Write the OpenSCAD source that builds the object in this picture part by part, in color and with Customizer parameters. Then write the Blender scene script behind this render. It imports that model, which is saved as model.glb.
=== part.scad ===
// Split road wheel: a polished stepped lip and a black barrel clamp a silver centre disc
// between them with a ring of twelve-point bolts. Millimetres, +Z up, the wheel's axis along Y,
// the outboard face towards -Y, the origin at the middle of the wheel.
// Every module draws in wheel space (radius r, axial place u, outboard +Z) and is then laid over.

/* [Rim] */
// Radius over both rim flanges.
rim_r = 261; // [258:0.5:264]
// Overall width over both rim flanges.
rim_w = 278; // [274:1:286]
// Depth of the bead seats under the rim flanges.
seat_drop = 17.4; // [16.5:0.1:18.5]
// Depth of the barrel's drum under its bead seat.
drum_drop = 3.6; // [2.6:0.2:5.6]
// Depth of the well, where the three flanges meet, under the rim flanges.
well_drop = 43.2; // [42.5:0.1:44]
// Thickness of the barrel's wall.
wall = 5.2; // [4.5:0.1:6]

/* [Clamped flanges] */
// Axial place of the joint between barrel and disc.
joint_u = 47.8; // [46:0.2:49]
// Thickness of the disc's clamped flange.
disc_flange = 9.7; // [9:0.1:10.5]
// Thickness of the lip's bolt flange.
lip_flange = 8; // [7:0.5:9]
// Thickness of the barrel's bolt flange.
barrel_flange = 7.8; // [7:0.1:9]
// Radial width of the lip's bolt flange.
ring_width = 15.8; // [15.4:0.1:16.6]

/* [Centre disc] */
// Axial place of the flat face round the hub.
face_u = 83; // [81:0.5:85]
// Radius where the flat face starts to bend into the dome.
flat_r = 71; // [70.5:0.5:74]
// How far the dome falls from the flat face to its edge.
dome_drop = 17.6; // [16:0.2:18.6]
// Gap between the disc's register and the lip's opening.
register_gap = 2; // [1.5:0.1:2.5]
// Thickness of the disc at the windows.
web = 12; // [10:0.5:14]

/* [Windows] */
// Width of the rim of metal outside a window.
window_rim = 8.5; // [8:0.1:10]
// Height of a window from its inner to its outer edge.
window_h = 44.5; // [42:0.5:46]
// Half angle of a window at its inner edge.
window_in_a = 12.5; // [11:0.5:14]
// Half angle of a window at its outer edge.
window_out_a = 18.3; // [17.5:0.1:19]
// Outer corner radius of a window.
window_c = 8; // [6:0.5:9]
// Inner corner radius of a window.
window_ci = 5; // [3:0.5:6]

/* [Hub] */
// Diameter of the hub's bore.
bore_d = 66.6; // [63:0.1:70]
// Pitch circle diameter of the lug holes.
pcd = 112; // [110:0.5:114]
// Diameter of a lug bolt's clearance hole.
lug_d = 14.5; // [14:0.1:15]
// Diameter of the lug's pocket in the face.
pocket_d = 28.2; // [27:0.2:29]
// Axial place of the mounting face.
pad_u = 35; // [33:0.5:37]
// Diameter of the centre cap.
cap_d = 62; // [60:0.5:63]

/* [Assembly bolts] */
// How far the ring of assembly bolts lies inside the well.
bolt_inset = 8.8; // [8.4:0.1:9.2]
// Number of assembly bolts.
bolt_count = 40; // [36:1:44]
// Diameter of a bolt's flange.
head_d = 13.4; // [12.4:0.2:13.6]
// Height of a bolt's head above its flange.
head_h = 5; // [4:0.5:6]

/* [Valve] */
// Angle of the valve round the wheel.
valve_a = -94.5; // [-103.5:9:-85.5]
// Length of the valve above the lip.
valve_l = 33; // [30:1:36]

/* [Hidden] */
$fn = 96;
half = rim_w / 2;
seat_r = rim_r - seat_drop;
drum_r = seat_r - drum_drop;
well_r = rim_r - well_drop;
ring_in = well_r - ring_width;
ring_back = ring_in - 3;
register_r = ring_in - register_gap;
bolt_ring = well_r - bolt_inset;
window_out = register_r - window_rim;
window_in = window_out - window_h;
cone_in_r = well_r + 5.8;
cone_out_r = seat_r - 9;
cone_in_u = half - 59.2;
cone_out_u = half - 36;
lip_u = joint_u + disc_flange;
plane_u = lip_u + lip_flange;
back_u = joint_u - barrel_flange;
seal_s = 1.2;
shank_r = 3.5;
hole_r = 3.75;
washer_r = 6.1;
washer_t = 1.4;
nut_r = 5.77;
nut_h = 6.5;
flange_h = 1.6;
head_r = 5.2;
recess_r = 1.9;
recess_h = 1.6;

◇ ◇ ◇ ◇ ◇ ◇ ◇

### Exercise requirements:
Return all lines of the material above in which the word "part" occurs.

### The solution:
Write the OpenSCAD source that builds the object in this picture part by part, in color and with Customizer parameters. Then write the Blender scene script behind this render. It imports that model, which is saved as model.glb.
=== part.scad ===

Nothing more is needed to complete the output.